Every line below is to be quoted exactly, with nothing added or dropped.

————

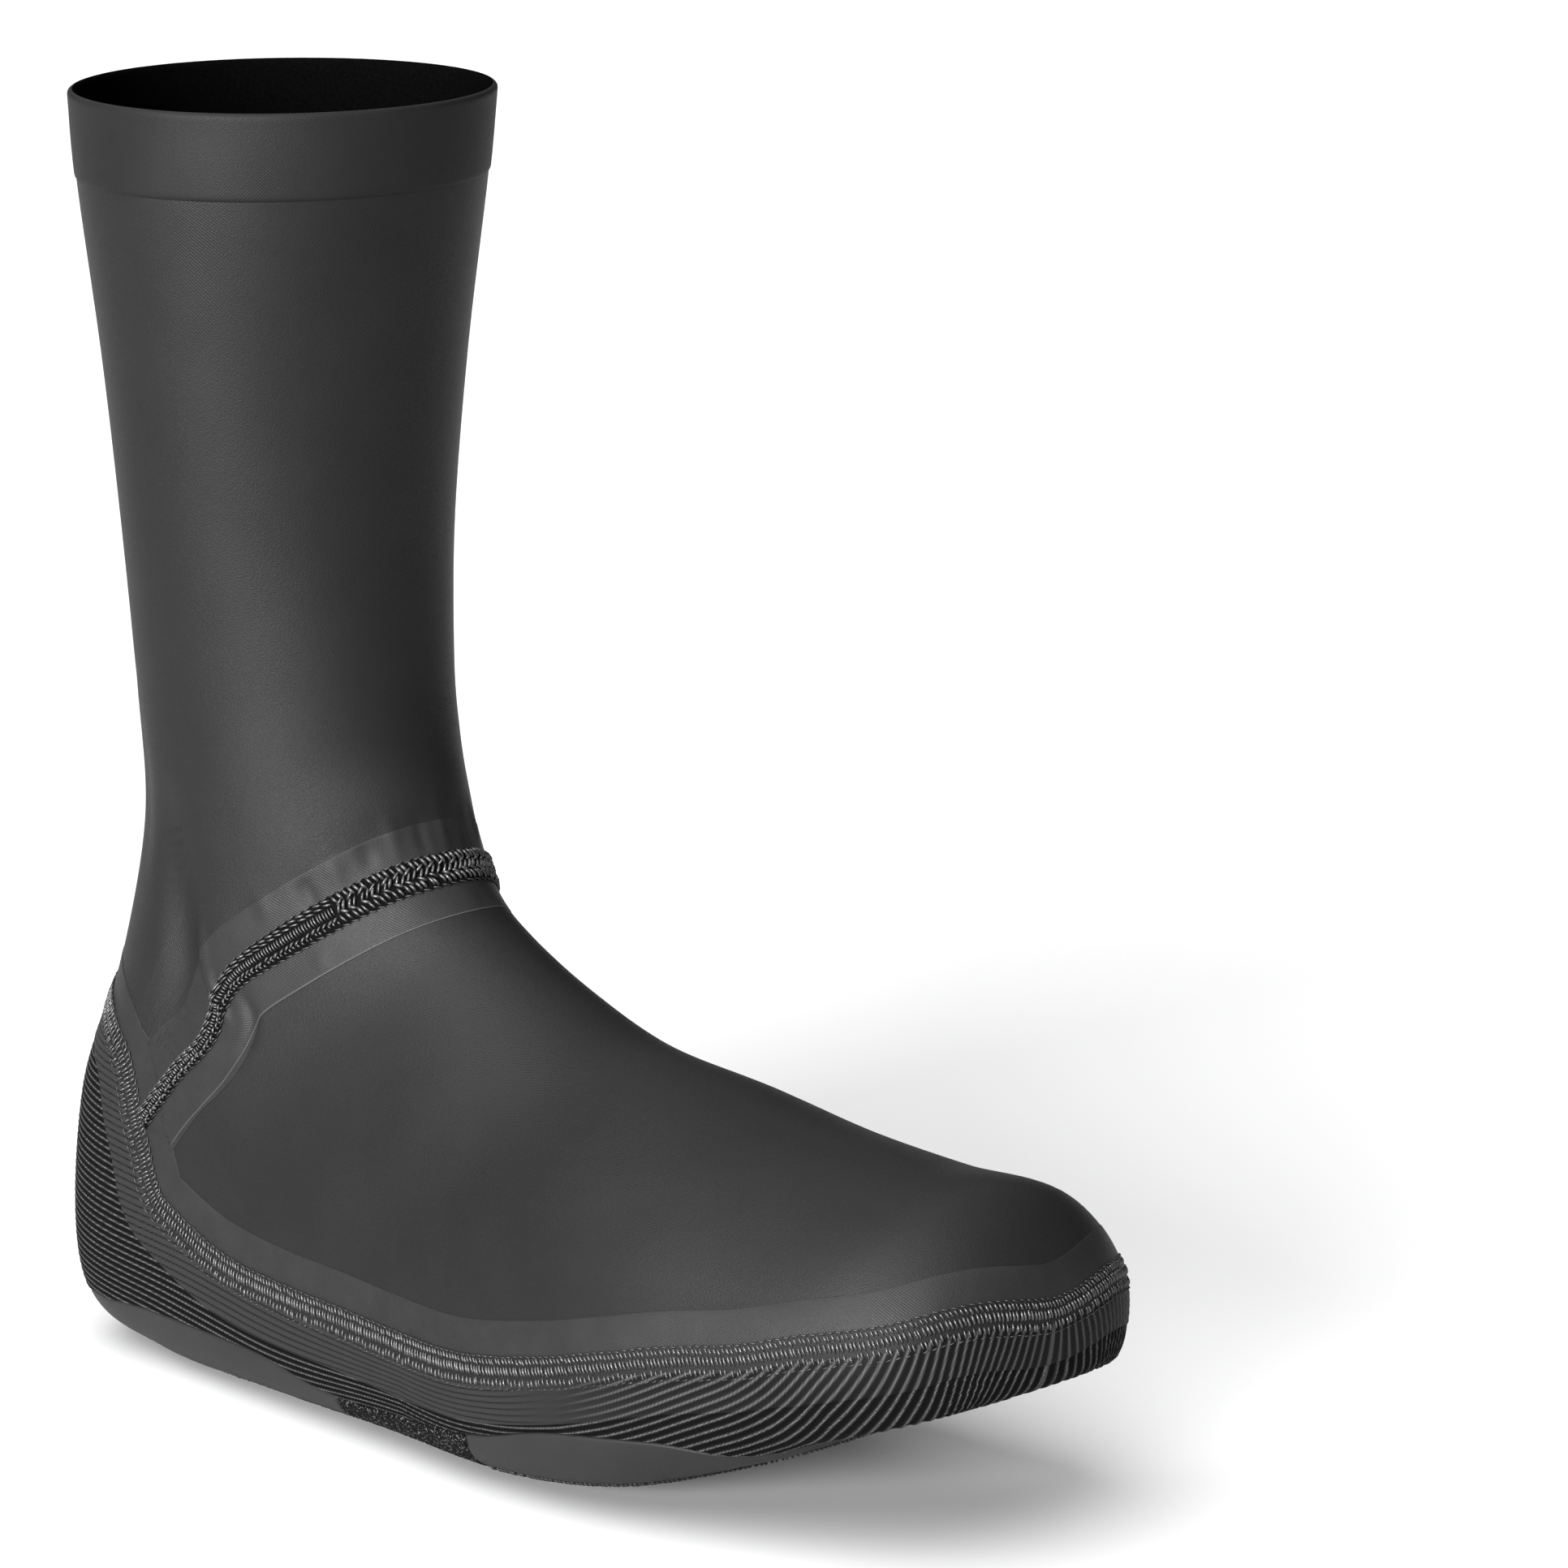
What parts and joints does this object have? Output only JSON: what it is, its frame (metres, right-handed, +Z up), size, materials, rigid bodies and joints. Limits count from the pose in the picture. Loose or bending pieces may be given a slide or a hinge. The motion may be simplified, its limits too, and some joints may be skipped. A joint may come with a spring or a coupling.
{
  "type": "cycling overshoe",
  "caption": "Calf-high coated stretch overshoe for the right foot, hollow, with taped seams, a ribbed rand, and heel, cleat and toe openings under the foot.",
  "frame": {"origin": "on the ground, half way along the foot, in the flat underside of the arch strap", "axes": "+X to the toe, +Y to the wearer's left (the inner side of this right foot), +Z up the leg"},
  "size_m": [0.2975, 0.1135, 0.3122],
  "materials": {
    "coated_fabric": "matte rubberised coating on stretch knit",
    "cuff_fabric": "matte, slightly rougher turned hem",
    "ribbed_fabric": "ribbed woven with dotted highlights",
    "seam_tape": "smooth bonded tape, soft sheen",
    "seam_stitching": "shiny thread coverstitch",
    "edging_fabric": "smooth coated fabric with sheen",
    "strap_fabric": "rough black fabric with sparkling specks"
  },
  "bodies": {
    "root": {"cuff_band": "cuff_fabric", "leg": "coated_fabric", "foot_upper": "coated_fabric", "rand": "ribbed_fabric", "rand_seam_stitching": "seam_stitching", "rand_seam_tape_lower": "seam_tape", "rand_seam_tape_upper": "seam_tape", "ankle_seam_stitching": "seam_stitching", "ankle_seam_tape_lower": "seam_tape", "ankle_seam_tape_upper": "seam_tape", "heel_opening_strip": "edging_fabric", "forefoot_opening_strip": "edging_fabric", "arch_strap": "strap_fabric"}
  },
  "joints": []
}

————

Correct result ->
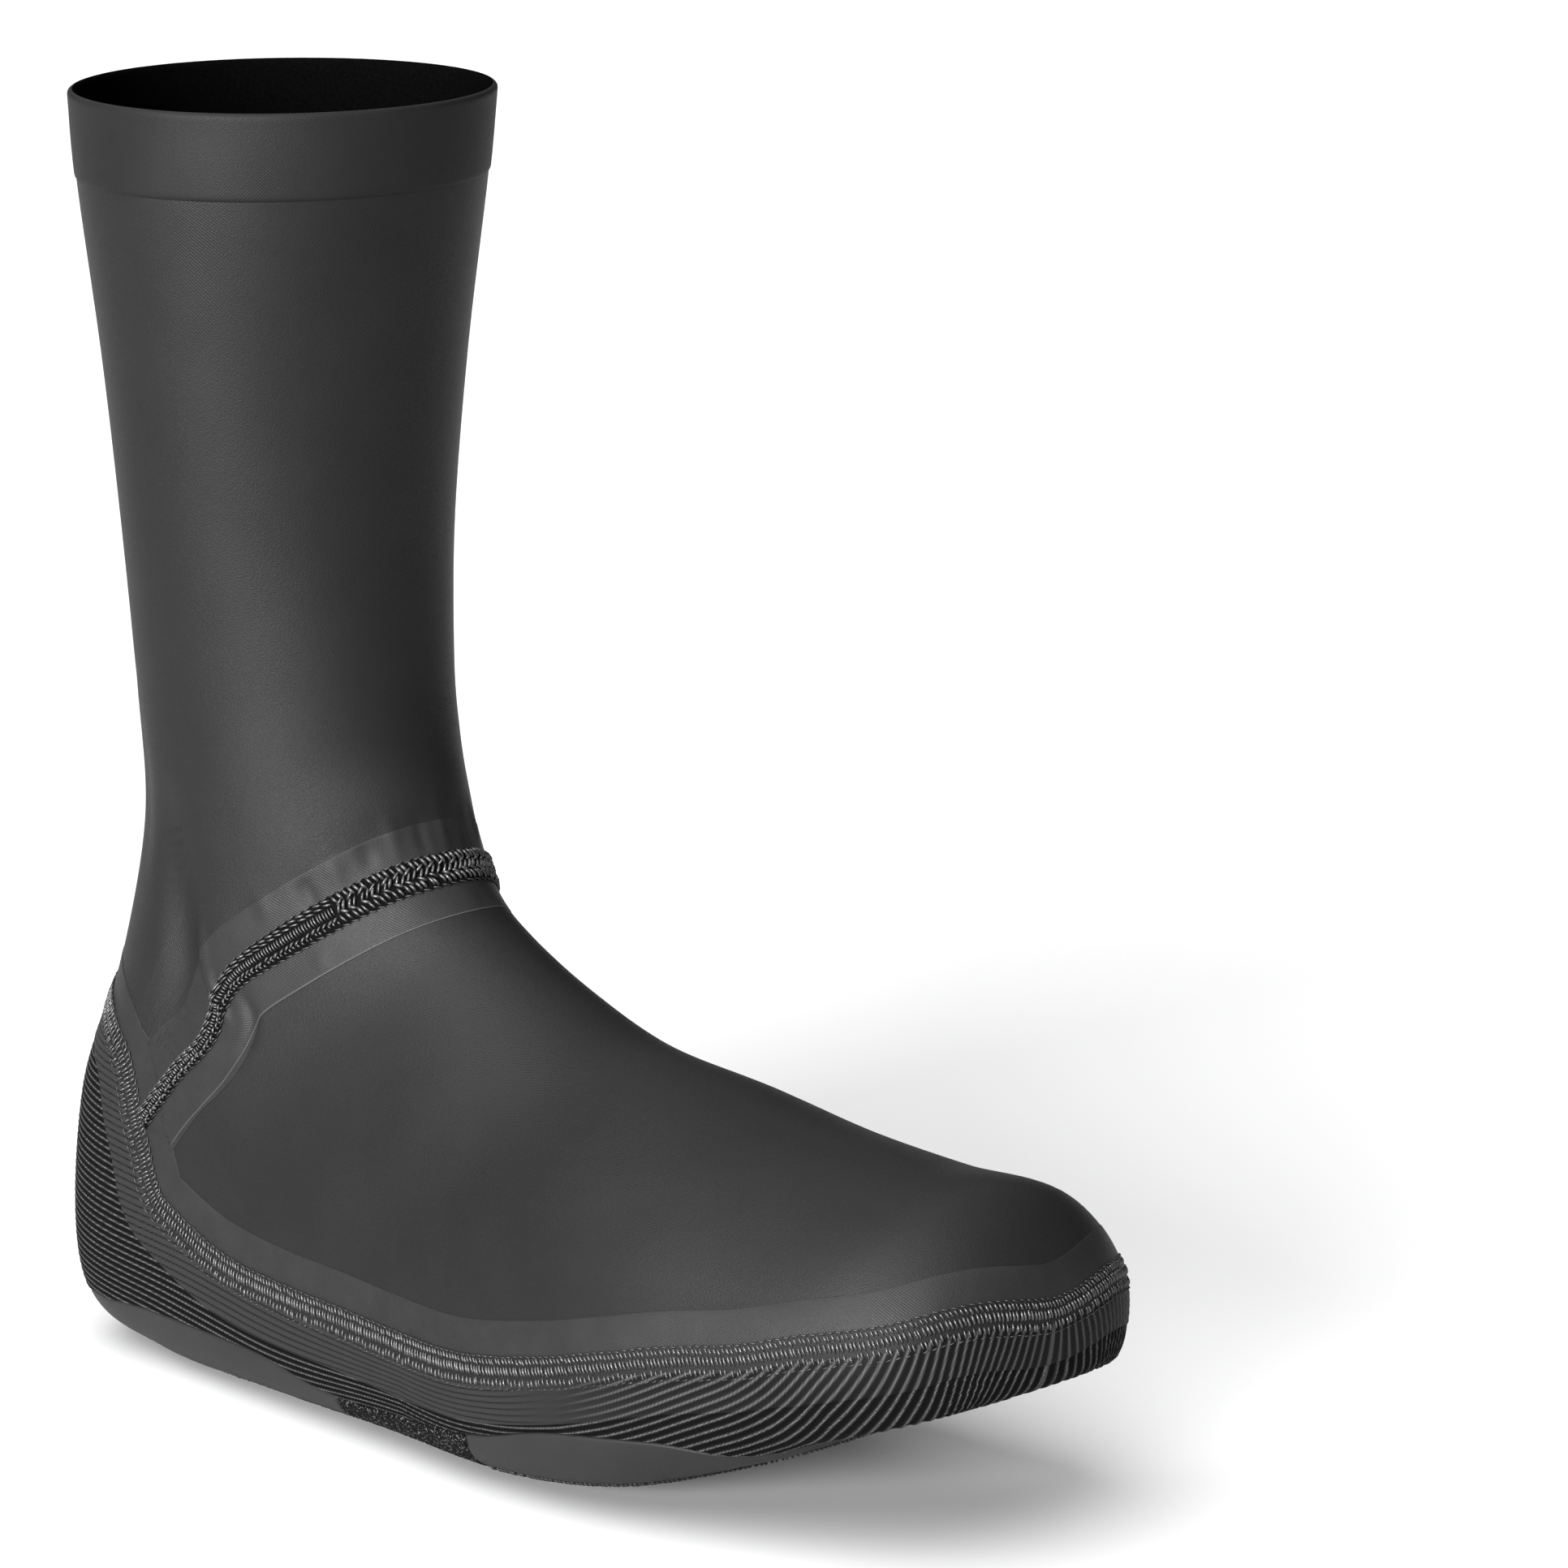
What parts and joints does this object have? Output only JSON: what it is, its frame (metres, right-handed, +Z up), size, materials, rigid bodies and joints. Limits count from the pose in the picture. Loose or bending pieces may be given a slide or a hinge. The motion may be simplified, its limits too, and some joints may be skipped. A joint may come with a spring or a coupling.
{
  "type": "cycling overshoe",
  "caption": "Calf-high coated stretch overshoe for the right foot, hollow, with taped seams, a ribbed rand, and heel, cleat and toe openings under the foot.",
  "frame": {"origin": "on the ground, half way along the foot, in the flat underside of the arch strap", "axes": "+X to the toe, +Y to the wearer's left (the inner side of this right foot), +Z up the leg"},
  "size_m": [0.2975, 0.1135, 0.3122],
  "materials": {
    "coated_fabric": "matte rubberised coating on stretch knit",
    "cuff_fabric": "matte, slightly rougher turned hem",
    "ribbed_fabric": "ribbed woven with dotted highlights",
    "seam_tape": "smooth bonded tape, soft sheen",
    "seam_stitching": "shiny thread coverstitch",
    "edging_fabric": "smooth coated fabric with sheen",
    "strap_fabric": "rough black fabric with sparkling specks"
  },
  "bodies": {
    "root": {"cuff_band": "cuff_fabric", "leg": "coated_fabric", "foot_upper": "coated_fabric", "rand": "ribbed_fabric", "rand_seam_stitching": "seam_stitching", "rand_seam_tape_lower": "seam_tape", "rand_seam_tape_upper": "seam_tape", "ankle_seam_stitching": "seam_stitching", "ankle_seam_tape_lower": "seam_tape", "ankle_seam_tape_upper": "seam_tape", "heel_opening_strip": "edging_fabric", "forefoot_opening_strip": "edging_fabric", "arch_strap": "strap_fabric"}
  },
  "joints": []
}